First, please read this entire page and collect answers to questions you will be asked. If your resource requires packages, please make sure that you create, get approved and have your package(s) available in Fedora and/or EPEL before you file your RFR ticket. Then fill out a ticket on https://pagure.io/fedora-infrastructure/ (select type: RFR) and join the fedora-infrastructure-list . Once on the list make sure to send an email about your RFR. Remember, not only is this a request, it is also a proposal. Include all information about why this is important for Fedora and why we should dedicate resources to test it and ultimately deploy, support and back it up.

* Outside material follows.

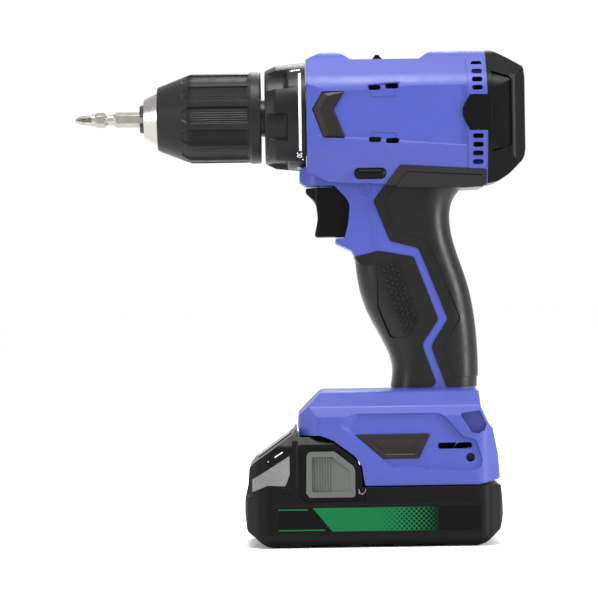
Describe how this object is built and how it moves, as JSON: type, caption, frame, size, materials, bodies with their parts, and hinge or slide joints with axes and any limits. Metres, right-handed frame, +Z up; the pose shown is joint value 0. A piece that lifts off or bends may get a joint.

All information on the page is required. Pay close attention to the "Expiration Date". This is the date by which this project will either be migrated to production hardware, or will have been declared a failure and taken to the Council to decide if it should be deleted or remain.
What to expect
All infrastructure discussion is done in the open as much as possible. This is especially true for new ideas and new requests so be prepared to defend your ideas and make sure that you have a clearly defined goal in mind. Unfortunately our resources are finite and we can't just do everything for everyone whenever they ask for it. Requesters not satisfied here should not be discouraged, final say will always happen with the Fedora Project Board. and even if they should say no, there's always other places to turn to to host your project.
Those who's project is approved may be given a complete test machine or only a service to work with. Those with an entire test machine must keep it up to date and in a working order. The purpose of the machine is to make sure that requests don't have to wait on the infrastructure team for action. It's a way for us to get out of your way while you are implementing this new service.
It is the job of those requesting resources to find a sponsor and convince them the project is worth their time. *Not all projects can be approved* If not initially accepted, remember to contact a sponsor and explain why the project should be accepted and how Fedora benefits from it. Contact a sponsor on the FIGs page related to the request. (For example, if you're building a website, contact a sponsor of the sysadmin-web or sysadmin-test group)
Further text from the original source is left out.